Страница 3 из 18
16 июля <1903>. Люба. Любочка. Любушка.
Если Люба наконец поймет, в чем дело, ничего не будет. Мне кажется, что Любочка не поймет.
У Любочки щечки побледнели. Глазки открылись. Волоски растрепаны. Ручки исцарапала. Совсем беспомощная – слабенькая.
У Любочки пушок на личике. Золотистый. Красное вечернее солнышко его насквозь проглядывает. Пушок золотой.
Из семьи Блоков я выродился. Нежен. Романтик. Но такой же кривляка.
19 июля <1903>. Люба понимает. Я ее обижаю. Она понимает больше меня.
1 мая <1904>. Шахматово. Опять беспокойство перед ночью. И часто. И будто все буду знать. Но спячка днем. Работать всячески. Написать стихи – пора! пора! Хочу.
Люблю ее.
25 января <1909>. Может быть, я лечу уже вниз. Моя жена не всегда имеет силу и волю сдержать меня или рассердиться на меня (жутко это записывать). Или это оттого, что на днях будет Ребенок и она ушла в думу о Нем?
Не знаю.
Как редко дается большая страсть. Но когда приходит она – ничего после нее не остается, кроме всеобщей песни. Ноги, руки и все члены ноют и поют хвалебную песню.
Когда страсти долго нет (месяцами), ее место заступает поганая похоть, тяжелая мысль; потом «тоска на всю ночь» знаменует приближение. И совершенно неожиданно приходит ветер страсти. «Буря». Не остается ничего – весь страсть, и «она» – вся страсть. Еще реже – страсть освободительная, ликование тела. Есть страсть – тоже буря, но в каком-то кольце тоски. Но есть страсть – освободительная буря, когда видишь весь мир с высокой горы. И мир тогда – мой. Радостно быть собственником в страсти – и невинно. <…>
14 maggio <мая> 1909. Флоренция, Cascine[1]. Люба опять помолодела и похорошела. Бегает. Ее называют синьориной, говорят «que bella»[2]. <…>
Ночь 11–12 июня n. st. <1909>. Marina di Pisa. Проснувшись среди ночи под шум ветра и моря, под влиянием ожившей смерти Мити, от <Л.Н.> Толстого и какой-то давней вернувшейся тишины, я думаю о том, что вот уже три-четыре года я втягиваюсь незаметно для себя в атмосферу людей, совершенно чужих для меня, политиканства, хвастливости, торопливости, гешефтмахерства. Источник этого – русская революция, последствия могут быть и становятся уже ужасны. <…>
Надо резко повернуть, пока еще не потерялось сознание, пока не совсем поздно. Средство – отказаться от литературного заработка и найти другой. Надо же как-нибудь жить. А искусство – мое драгоценное, выколачиваемое из меня старательно моими мнимыми друзьями, – пусть оно остается искусством – без …, без Чулкова, без модных барышень и альманашников, без благотворительных лекций и вечеров, без актерства и актеров, без ИСТЕРИЧЕСКОГО СМЕХА. Италии обязан я, по крайней мере, тем, что не разучился смеяться. Дай Бог, чтобы это осталось. «Песня Судьбы» отравлена всем этим. Я хотел бы иметь своими учителями Мережковских, Валерия Брюсова, Вяч. Иванова, Станиславского. Хотел бы много и тихо думать, тихо жить, видеть немного людей, работать и учиться. Неужели это невыполнимо? Только бы всякая политика осталась в стороне. Мне кажется, что только при этих условиях я могу опять что-нибудь создать. Прошу обо всем этом пока только самого себя. Как Люба могла бы мне в этом помочь.

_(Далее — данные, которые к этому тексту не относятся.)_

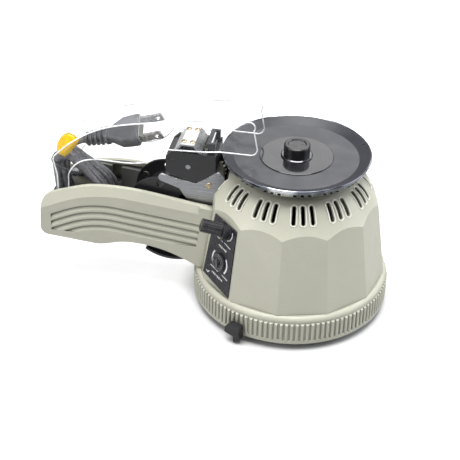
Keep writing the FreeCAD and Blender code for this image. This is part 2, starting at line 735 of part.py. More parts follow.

8 июля <1909>, перед ночью, во флигеле. <…> Люба вернулась сегодня из Боблова по-старому. Чужая, подурневшая. Надежда Яковлевна <Губкина> опять устраивает в Боблове вечер, не мыслимый в только что пережитые годы.

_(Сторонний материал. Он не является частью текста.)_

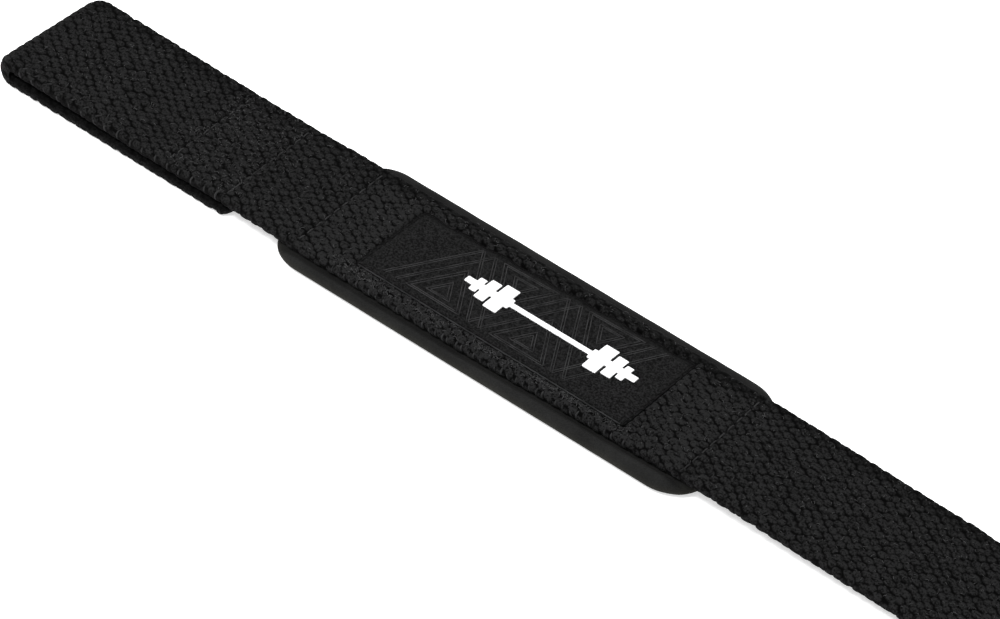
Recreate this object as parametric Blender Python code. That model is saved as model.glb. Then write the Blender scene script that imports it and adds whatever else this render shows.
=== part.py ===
"""A padded weightlifting strap that lies flat with its wrist pad down.

One band of thick cotton webbing runs along X. At -X it folds back under itself into a flat loop,
which is sewn shut over the last stretch of the fold. Past the loop it crosses a foam wrist pad,
and at +X its free end sinks to the surface. A patch with a raised barbell figure sits on the
webbing over the pad. Sizes are in metres, the surface is z = 0, and -Y is the near side.
"""

import math

import bmesh
import bpy

MM = 0.001

# Gap kept between pieces that are sewn or rest together.
CLEARANCE = 0.3 * MM

# Lengths along the strap, from the outer face of the fold to the free end.
LOOP_LENGTH = 81 * MM
LOOP_TO_PAD = 15 * MM
PAD_LENGTH = 136 * MM
TAIL_LENGTH = 92 * MM

# Webbing. Its middle lies this far from the middle of the pad, towards the near side.
WEB_WIDTH = 39 * MM
WEB_THICKNESS = 3.5 * MM
WEB_OFFSET = -0.5 * MM
SELVEDGE_RADIUS = 1.3 * MM
END_CORNER = 3 * MM

# Loop: the open gap at the fold and the sewn stretch at its other end. The fold has rounded
# corners, and its far end lies back by the skew; both fade out along the plies.
LOOP_GAP = 1.0 * MM
SEWN_LENGTH = 22 * MM
FOLD_CORNER = 3.5 * MM
FOLD_SKEW = 0.8 * MM
FOLD_FADE = 12 * MM

# Wrist pad: thick along its free margins, pressed thin where the webbing is sewn over it.
PAD_MARGIN = 4.6 * MM
PAD_CORNER = 11 * MM
PAD_EDGE_THICKNESS = 5.6 * MM
PAD_PRESSED_THICKNESS = 3.9 * MM
PRESS_RAMP = 2.4 * MM

# Patch, sewn slightly askew: it is set in from the pad's ends and from the webbing's edges.
PATCH_START_INSET = 24.8 * MM
PATCH_END_INSET = 24.2 * MM
PATCH_NEAR_MARGIN = 3 * MM
PATCH_FAR_MARGIN_START = 6.1 * MM
PATCH_FAR_MARGIN_END = 2.9 * MM
PATCH_CORNER = 1.5 * MM
PATCH_HEM_THICKNESS = 0.5 * MM
PATCH_THICKNESS = 1.0 * MM
PATCH_HEM_WIDTH = 4 * MM

# Barbell figure on the patch.
FIGURE_START_INSET = 24.5 * MM
FIGURE_END_INSET = 7.5 * MM
FIGURE_HEIGHT = 11 * MM
FIGURE_THICKNESS = 0.6 * MM
FIGURE_BEVEL = 0.12 * MM

# Half of the barbell, from its middle out: shares of the half length, and of the half height.
BARBELL_ROWS = (
    # starts, ends, half height
    (0.00, 0.47, 0.15),
    (0.47, 0.51, 0.36),
    (0.51, 0.66, 1.00),
    (0.66, 0.69, 0.22),
    (0.69, 0.80, 0.78),
    (0.80, 0.83, 0.22),
    (0.83, 0.90, 0.52),
    (0.90, 1.00, 0.20),
)

# The webbing seen from above, where sewing has spread it and drawn it sideways: the place as a
# share of the pad's length from the pad's start, then shares of the webbing's width.
PLAN_ROWS = (
    # along, width, sideways
    (-0.15, 1.000, 0.000),
    (0.08, 1.030, -0.014),
    (0.42, 1.030, -0.013),
    (0.76, 1.005, 0.002),
    (1.02, 0.982, 0.009),
)

# The tail's underside: share of its length past the pad, and share of its height over the pad.
TAIL_ROWS = (
    # along, height
    (0.00, 1.00),
    (0.62, 0.76),
    (1.00, 0.00),
)

# How finely curves are cut into flat faces.
RUN_STEP = 6 * MM
END_STEPS = 4
FOLD_STEPS = 14
SELVEDGE_STEPS = 3
PAD_CORNER_STEPS = 9
PAD_RIM_STEPS = 6
PAD_TOP_STEPS = 6
PATCH_CORNER_STEPS = 3
ACROSS_SHARES = (0.9, 0.8, 0.6, 0.3)

# Places worked out from the sizes above. Every x is measured from the middle of the strap.
STRAP_REACH = LOOP_LENGTH + LOOP_TO_PAD + PAD_LENGTH + TAIL_LENGTH
FOLD_FACE_X = -STRAP_REACH / 2
TAIL_END_X = STRAP_REACH / 2
RETURN_END_X = FOLD_FACE_X + LOOP_LENGTH
SEWN_START_X = RETURN_END_X - SEWN_LENGTH
PAD_START_X = RETURN_END_X + LOOP_TO_PAD
PAD_END_X = PAD_START_X + PAD_LENGTH
PATCH_START_X = PAD_START_X + PATCH_START_INSET
PATCH_END_X = PAD_END_X - PATCH_END_INSET
FOLD_RADIUS = (WEB_THICKNESS + LOOP_GAP) / 2
FOLD_CENTRE_X = FOLD_FACE_X + FOLD_RADIUS + WEB_THICKNESS / 2

# Heights, from the surface up.
SEWN_UNDERSIDE = WEB_THICKNESS + CLEARANCE
OVER_PAD_UNDERSIDE = PAD_PRESSED_THICKNESS + CLEARANCE
PATCH_UNDERSIDE = OVER_PAD_UNDERSIDE + WEB_THICKNESS + CLEARANCE
FIGURE_UNDERSIDE = PATCH_UNDERSIDE + PATCH_THICKNESS + CLEARANCE

# Half widths.
WEB_HALF_WIDTH = WEB_WIDTH / 2
PAD_HALF_WIDTH = WEB_HALF_WIDTH + PAD_MARGIN
PATCH_NEAR_Y = WEB_OFFSET - WEB_HALF_WIDTH + PATCH_NEAR_MARGIN


def eased(share):
    """A smooth step from 0 to 1, level at both ends."""
    share = min(max(share, 0.0), 1.0)
    return share * share * (3 - 2 * share)


def clear_scene():
    for obj in list(bpy.data.objects):
        bpy.data.objects.remove(obj, do_unlink=True)


def make_material(name, colour, roughness):
    material = bpy.data.materials.new(name)
    material.use_nodes = True
    shader = material.node_tree.nodes["Principled BSDF"]
    shader.inputs["Base Color"].default_value = (*colour, 1.0)
    shader.inputs["Roughness"].default_value = roughness
    shader.inputs["Metallic"].default_value = 0.0
    return material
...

Возвращается все, все. И, конечно, – первое – тьма. Сегодняшний день (и вчерашний) – весь с короткими дождями, растрепанными белыми гигантами в синеве, с беспорядком в листьях, со свинцом, наползающим к вечеру на кресты елей, – музыкален в высшей степени.
Будет еще много. Но Ты – вернись, вернись, вернись – в конце назначенных нам испытаний. Мы будем Тебе молиться среди положенного нам будущего страха и страсти. Опять я буду ждать – всегда раб Твой, изменивший Тебе, но опять, опять – возвращающийся.

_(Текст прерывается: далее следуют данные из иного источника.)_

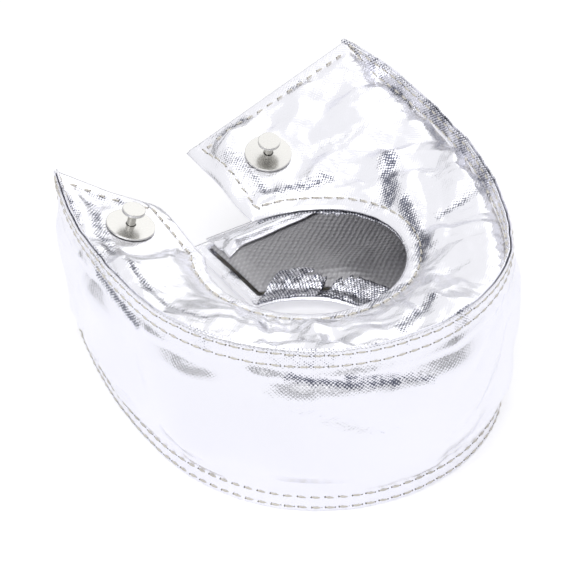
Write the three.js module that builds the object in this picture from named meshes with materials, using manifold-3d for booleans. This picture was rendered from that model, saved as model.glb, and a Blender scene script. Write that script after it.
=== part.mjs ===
// Padded heat blanket for a turbine housing: a horseshoe of two padded panels
// held apart by a curved side band, open at the mouth, with a lacing anchor on
// each leg of the upper panel. Lengths are in millimetres and +Z is up.
import * as THREE from 'three';
import { mergeVertices } from 'three/addons/utils/BufferGeometryUtils.js';
import Module from 'manifold-3d';

const wasm = await Module();
wasm.setup();

// Plan of the panels, measured from the centre of the round opening.
// The mouth faces +Y.
const OPENING_RADIUS = 40;
const MOUTH_LEFT = 34.5;
const MOUTH_RIGHT = 0.5;
const LEFT_CORNER_Y = 54;
const RIGHT_CORNER_Y = 93;

// Plan of the band, three arcs that run into each other
const BODY_RADIUS = 79;
const BODY_X = -4.7;
const BODY_Y = -9.3;
const BODY_START = THREE.MathUtils.degToRad(183);
const BODY_END = THREE.MathUtils.degToRad(332);
const LEFT_LEG_RADIUS = 238;
const LEFT_LEG_LENGTH = 96;
const RIGHT_LEG_RADIUS = 211;
const RIGHT_LEG_LENGTH = 150;
const LEFT_FLARE = 5.5;

// Heights
const HEIGHT = 78;
const TIP_RISE = 4;
const TIP_RISE_RUN = 60;
const FLANGE_HEIGHT = 8;
const FLANGE_END_HEIGHT = 1.2;
const FLANGE_END_RUN = 25;
const LEFT_CORNER_DROP = 18;
const OPENING_DROP = 20;
const INNER_CORNER_DROP = 27;
const RIGHT_CORNER_DROP = 22;
const LOWER_EDGE_HEIGHT = 4;

// Layers
const SKIN = 1;
const LINING = 0.8;
const PADDING = 6.5;
const GAP = 0.3;
const FELT_GAP = 0.4;
const FELT_EDGE = 1;
const FELT_ROUND = 0.6;
const HEM = 6.5;
const HEM_THICKNESS = 2.2;
const HEM_STEP = 0.1;
const FELT_INSET = 2.5;
const SWELL_RUN = 9;
const PANEL_BULGE = 3;
const BAND_BULGE = 3;
const CORNER_CLEAR = 6;
const CREST_STEP = 0.15;
const PRESSED = 0.1;
const SMALLEST_EDGE = 0.02;
const GATHER_DEPTH = 1.1;
const GATHER_PITCH = 56;

// Lacing anchors: a headed pin through an outer washer and an inner plate
const LEFT_ANCHOR_INSET = 28.9; // from the band's outermost line
const LEFT_ANCHOR_X = BODY_X - BODY_RADIUS + LEFT_ANCHOR_INSET;
const LEFT_ANCHOR_Y = 44;
const LEFT_ANCHOR_LEAN = THREE.MathUtils.degToRad(13);
const RIGHT_ANCHOR_X = 23.4;
const RIGHT_ANCHOR_Y = 65.4;
const RIGHT_ANCHOR_LEAN = THREE.MathUtils.degToRad(16);
const LEFT_SEAT_DROP = 12;
const RIGHT_SEAT_DROP = 17;
const WASHER_RADIUS = 10;
const WASHER_THICKNESS = 1;
const PLATE_RADIUS = 9;
const SHANK_RADIUS = 1.75;
const SHANK_CLEARANCE = 0.25;
const NECK_LENGTH = 6;
const HEAD_RADIUS = 4.75;
const HEAD_THICKNESS = 1.5;
const HEAD_ROUND = 0.45;
const RIVET_RADIUS = 2.9;
const RIVET_THICKNESS = 1.1;
const SEAT_FLAT = 5;
const SEAT_BLEND = 13;

// How finely the curved pieces are divided
const STATION_PITCH = 15;
const COLUMNS = [0.1, 0.24, 0.4, 0.58, 0.76, 0.9];
const ROWS = [0.1, 0.26, 0.5, 0.74, 0.9];
const ROUND_SIDES = 16;

const ALUMINISED_CLOTH = { color: '#dcdde2', roughness: 0.28, metalness: 0.9 };
const GLASS_FELT = { color: '#d9d3c1', roughness: 1, metalness: 0 };
const LINING_CLOTH = { color: '#8e8d90', roughness: 0.85, metalness: 0.1 };
const STAINLESS_STEEL = { color: '#c8c5bf', roughness: 0.25, metalness: 1 };

const mix = THREE.MathUtils.lerp;

function share(value, from, to) {
  return (value - from) / (to - from);
}

function ease(value) {
  return THREE.MathUtils.smoothstep(value, 0, 1);
}

function swell(distance) {
  return Math.sin((Math.PI / 2) * THREE.MathUtils.clamp(distance / SWELL_RUN, 0, 1));
}

function polar(radius, angle) {
  return new THREE.Vector2(radius * Math.cos(angle), radius * Math.sin(angle));
}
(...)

Оставь мне острое воспоминание, как сейчас. Острую тревогу мою не усыпляй. Мучений моих не прерывай. Дай мне увидать зарю Твою. Возвратись.
15 июля <1909>. Буря в ночь на 15 июля. Утром у Любы обнаружена свинка или жаба? Сильный жар, лежит (почти 39о).
Я (мы) не с теми, кто за старую Россию (Союз русского народа, сюда и Розанов!), не с теми, кто за европеизм (социалисты, к.-д., Венгеров например), но – за новую Россию, какую-то, или – за «никакую». Или ее не будет, или она пойдет совершенно другим путем, чем Европа, – культуры же нам не дождаться. <…>
<30 августа 1909>. Когда я влюбился в те глаза, в них мерцало материнство – какая-то влажность, покорность непонятная. И все это было обманом. Вероятно, и Клеопатра умела отравить материнство в безучастном море своих очей.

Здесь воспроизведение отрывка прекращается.